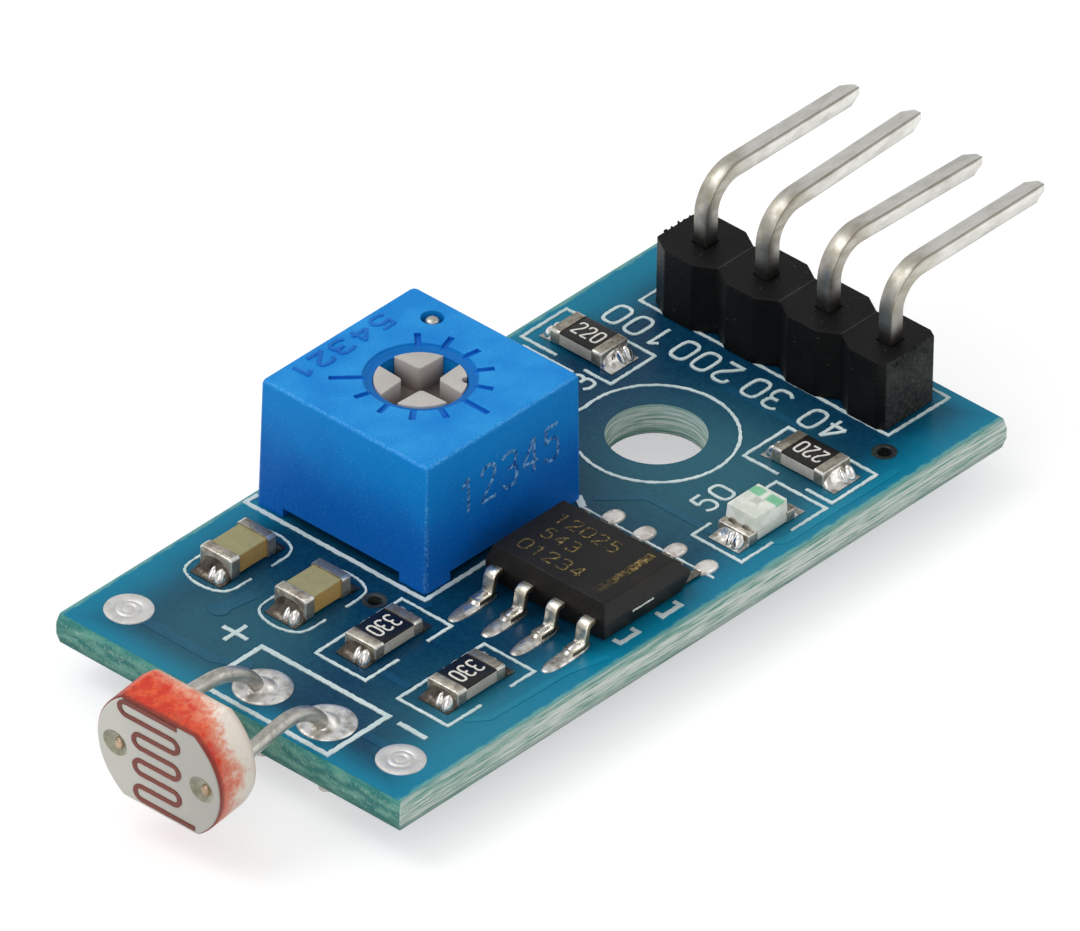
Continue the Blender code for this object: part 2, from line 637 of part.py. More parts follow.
def build_rotor(spindle):
    """The turning rotor: a boss with a cross slot and a notch, over a hub with one stop lug."""
    flange = ROTOR_FLANGE_DIAMETER / 2
    boss = TRIMMER_WELL_DIAMETER / 2 - ROTOR_CLEARANCE
    shape = bmesh.new()
    add_turned(
        shape,
        [
            (0.0, FLANGE_BOTTOM),
            (flange, FLANGE_BOTTOM),
            (flange, FLANGE_TOP),
            (boss, FLANGE_TOP),
            (boss, ROTOR_TOP),
            (0.0, ROTOR_TOP),
        ],
        2 * ROUND_SEGMENTS,
    )
    rotor = add_piece("trimmer_rotor", shape, "grey_plastic", spindle)
    hub = ROTOR_HUB_DIAMETER / 2
    waste = arc_band(hub, flange + CUT_MARGIN, POINTER_DEGREES + 180.0, 360.0 - LUG_DEGREES)
    cut(rotor, "rotor_waste", prism(waste, FLANGE_BOTTOM - CUT_MARGIN, FLANGE_TOP + CUT_MARGIN))
    end = boss + CUT_MARGIN
    narrow = ROTOR_SLOT_END_WIDTH / 2
    wide = ROTOR_SLOT_WIDTH / 2
    arm = [(-end, -narrow), (0.0, -wide), (end, -narrow), (end, narrow), (0.0, wide), (-end, narrow)]
    slot_bottom = ROTOR_TOP - ROTOR_SLOT_DEPTH
    cut(rotor, "rotor_slot_x", prism(arm, slot_bottom, ROTOR_TOP + CUT_MARGIN))
    crossing_arm = [(-y, x) for x, y in arm]
    cut(rotor, "rotor_slot_y", prism(crossing_arm, slot_bottom, ROTOR_TOP + CUT_MARGIN))
    pointer = math.radians(POINTER_DEGREES)
    notch = bmesh.new()
    notch_place = (boss * math.cos(pointer), boss * math.sin(pointer))
    add_cylinder(notch, ROTOR_NOTCH_DIAMETER, slot_bottom, ROTOR_TOP + CUT_MARGIN, notch_place)
    cut(rotor, "rotor_notch", notch)
    key = bmesh.new()
    key_height = WIPER_SLOT_DEPTH + CUT_MARGIN
    add_box(
        key,
        (ROTOR_FLANGE_DIAMETER + CUT_MARGIN, WIPER_WIDTH + 2 * SEAT_GAP, key_height),
        (0.0, 0.0, FLANGE_BOTTOM + WIPER_SLOT_DEPTH - key_height / 2),
    )
    bmesh.ops.rotate(key, verts=key.verts, matrix=Matrix.Rotation(pointer, 3, "Z"))
    cut(rotor, "rotor_wiper_slot", key)


def build_wiper(spindle):
    """The bronze strip keyed into the rotor's underside, touching the collector and the track."""
    low = TRACK_TOP + SEAT_GAP + WIPER_THICKNESS / 2
    high = FLANGE_BOTTOM + WIPER_SLOT_DEPTH - SEAT_GAP - WIPER_THICKNESS / 2
    corners = [(-TRACK_RADIUS, high), (-TRACK_RADIUS / 2, high), (0.0, low), (TRACK_RADIUS / 2, high)]
    corners += [(TRACK_RADIUS, low), (TRACK_RADIUS + TRACK_WIDTH / 2, (low + high) / 2)]
    path = rounded_path([(x, 0.0, z) for x, z in corners], WIPER_THICKNESS, steps=3)
    strip = sweep(path, flat_section(WIPER_WIDTH, WIPER_THICKNESS))
    turn = Matrix.Rotation(math.radians(POINTER_DEGREES), 3, "Z")
    bmesh.ops.rotate(strip, verts=strip.verts, matrix=turn)
    add_piece("trimmer_wiper", strip, "spring_bronze", spindle)


def build_trimmer(root):
    """The whole trimmer, on three pins soldered through the board."""
    group = add_group("trimmer", (TRIMMER_X, TRIMMER_Y, BOARD_THICKNESS), parent=root)
    build_trimmer_housing(group)
    build_trimmer_element(group)
    spindle = add_group("trimmer_axis", (0.0, 0.0, 0.0), parent=group)
    build_rotor(spindle)
    build_wiper(spindle)
    tops = (ELEMENT_TOP, ELEMENT_TOP, TRIMMER_HEIGHT - TRIMMER_POST_DEPTH)
    for number, (place, top) in enumerate(zip(trimmer_pin_places(), tops), 1):
        pin = bmesh.new()
        add_cylinder(pin, TRIMMER_PIN_DIAMETER, -TAIL_LENGTH, BOARD_THICKNESS + top, place)
        add_piece(f"trimmer_pin_{number}", pin, "tinned_metal", root)
        room = bmesh.new()
        diameter = TRIMMER_PIN_DIAMETER + 2 * SEAT_GAP
        add_cylinder(room, diameter, -SOLDER_HEIGHT - CUT_MARGIN, BOARD_THICKNESS + CUT_MARGIN, place)
        add_solder(
            f"trimmer_solder_{number}",
            place,
            room,
            TRIMMER_HOLE_DIAMETER,
            TRIMMER_PAD_DIAMETER,
            diameter,
            root,
        )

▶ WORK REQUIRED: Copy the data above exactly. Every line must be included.

▶ THE RESPONSE:
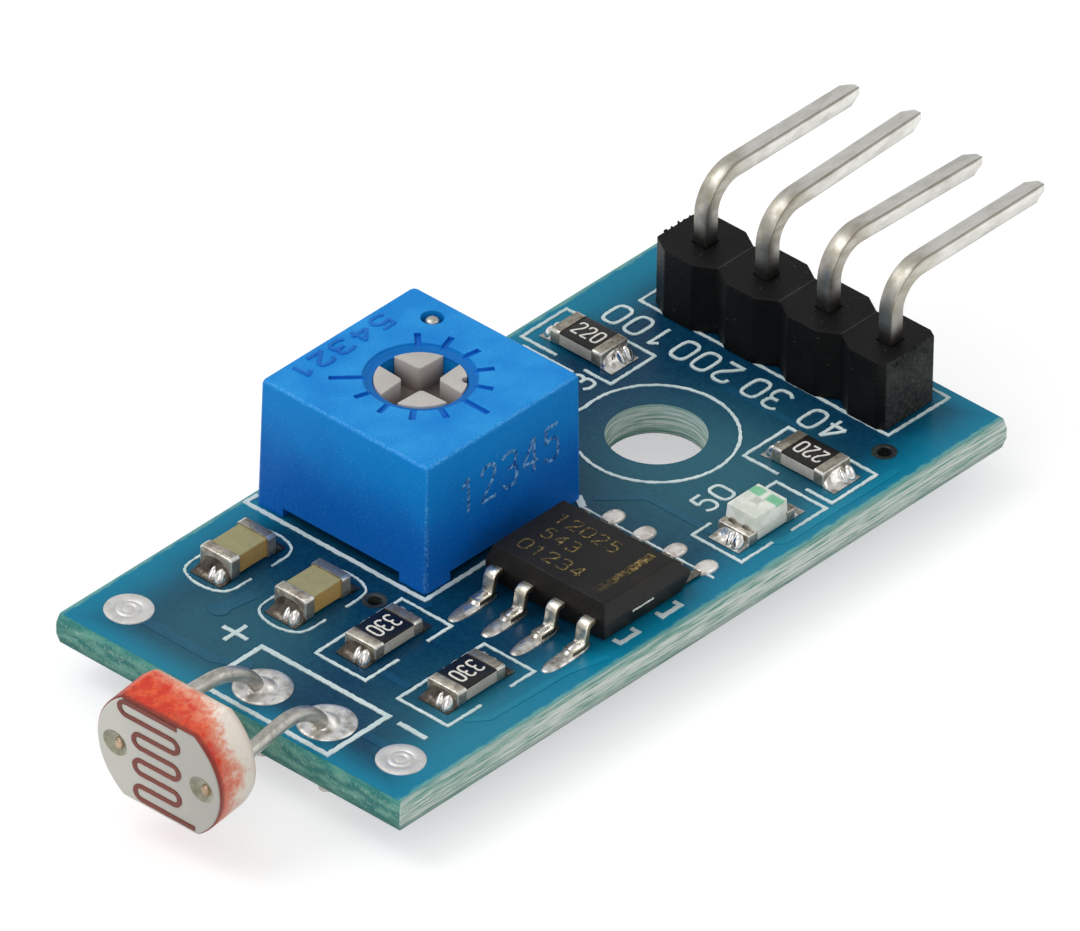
Continue the Blender code for this object: part 2, from line 637 of part.py. More parts follow.
def build_rotor(spindle):
    """The turning rotor: a boss with a cross slot and a notch, over a hub with one stop lug."""
    flange = ROTOR_FLANGE_DIAMETER / 2
    boss = TRIMMER_WELL_DIAMETER / 2 - ROTOR_CLEARANCE
    shape = bmesh.new()
    add_turned(
        shape,
        [
            (0.0, FLANGE_BOTTOM),
            (flange, FLANGE_BOTTOM),
            (flange, FLANGE_TOP),
            (boss, FLANGE_TOP),
            (boss, ROTOR_TOP),
            (0.0, ROTOR_TOP),
        ],
        2 * ROUND_SEGMENTS,
    )
    rotor = add_piece("trimmer_rotor", shape, "grey_plastic", spindle)
    hub = ROTOR_HUB_DIAMETER / 2
    waste = arc_band(hub, flange + CUT_MARGIN, POINTER_DEGREES + 180.0, 360.0 - LUG_DEGREES)
    cut(rotor, "rotor_waste", prism(waste, FLANGE_BOTTOM - CUT_MARGIN, FLANGE_TOP + CUT_MARGIN))
    end = boss + CUT_MARGIN
    narrow = ROTOR_SLOT_END_WIDTH / 2
    wide = ROTOR_SLOT_WIDTH / 2
    arm = [(-end, -narrow), (0.0, -wide), (end, -narrow), (end, narrow), (0.0, wide), (-end, narrow)]
    slot_bottom = ROTOR_TOP - ROTOR_SLOT_DEPTH
    cut(rotor, "rotor_slot_x", prism(arm, slot_bottom, ROTOR_TOP + CUT_MARGIN))
    crossing_arm = [(-y, x) for x, y in arm]
    cut(rotor, "rotor_slot_y", prism(crossing_arm, slot_bottom, ROTOR_TOP + CUT_MARGIN))
    pointer = math.radians(POINTER_DEGREES)
    notch = bmesh.new()
    notch_place = (boss * math.cos(pointer), boss * math.sin(pointer))
    add_cylinder(notch, ROTOR_NOTCH_DIAMETER, slot_bottom, ROTOR_TOP + CUT_MARGIN, notch_place)
    cut(rotor, "rotor_notch", notch)
    key = bmesh.new()
    key_height = WIPER_SLOT_DEPTH + CUT_MARGIN
    add_box(
        key,
        (ROTOR_FLANGE_DIAMETER + CUT_MARGIN, WIPER_WIDTH + 2 * SEAT_GAP, key_height),
        (0.0, 0.0, FLANGE_BOTTOM + WIPER_SLOT_DEPTH - key_height / 2),
    )
    bmesh.ops.rotate(key, verts=key.verts, matrix=Matrix.Rotation(pointer, 3, "Z"))
    cut(rotor, "rotor_wiper_slot", key)


def build_wiper(spindle):
    """The bronze strip keyed into the rotor's underside, touching the collector and the track."""
    low = TRACK_TOP + SEAT_GAP + WIPER_THICKNESS / 2
    high = FLANGE_BOTTOM + WIPER_SLOT_DEPTH - SEAT_GAP - WIPER_THICKNESS / 2
    corners = [(-TRACK_RADIUS, high), (-TRACK_RADIUS / 2, high), (0.0, low), (TRACK_RADIUS / 2, high)]
    corners += [(TRACK_RADIUS, low), (TRACK_RADIUS + TRACK_WIDTH / 2, (low + high) / 2)]
    path = rounded_path([(x, 0.0, z) for x, z in corners], WIPER_THICKNESS, steps=3)
    strip = sweep(path, flat_section(WIPER_WIDTH, WIPER_THICKNESS))
    turn = Matrix.Rotation(math.radians(POINTER_DEGREES), 3, "Z")
    bmesh.ops.rotate(strip, verts=strip.verts, matrix=turn)
    add_piece("trimmer_wiper", strip, "spring_bronze", spindle)


def build_trimmer(root):
    """The whole trimmer, on three pins soldered through the board."""
    group = add_group("trimmer", (TRIMMER_X, TRIMMER_Y, BOARD_THICKNESS), parent=root)
    build_trimmer_housing(group)
    build_trimmer_element(group)
    spindle = add_group("trimmer_axis", (0.0, 0.0, 0.0), parent=group)
    build_rotor(spindle)
    build_wiper(spindle)
    tops = (ELEMENT_TOP, ELEMENT_TOP, TRIMMER_HEIGHT - TRIMMER_POST_DEPTH)
    for number, (place, top) in enumerate(zip(trimmer_pin_places(), tops), 1):
        pin = bmesh.new()
        add_cylinder(pin, TRIMMER_PIN_DIAMETER, -TAIL_LENGTH, BOARD_THICKNESS + top, place)
        add_piece(f"trimmer_pin_{number}", pin, "tinned_metal", root)
        room = bmesh.new()
        diameter = TRIMMER_PIN_DIAMETER + 2 * SEAT_GAP
        add_cylinder(room, diameter, -SOLDER_HEIGHT - CUT_MARGIN, BOARD_THICKNESS + CUT_MARGIN, place)
        add_solder(
            f"trimmer_solder_{number}",
            place,
            room,
            TRIMMER_HOLE_DIAMETER,
            TRIMMER_PAD_DIAMETER,
            diameter,
            root,
        )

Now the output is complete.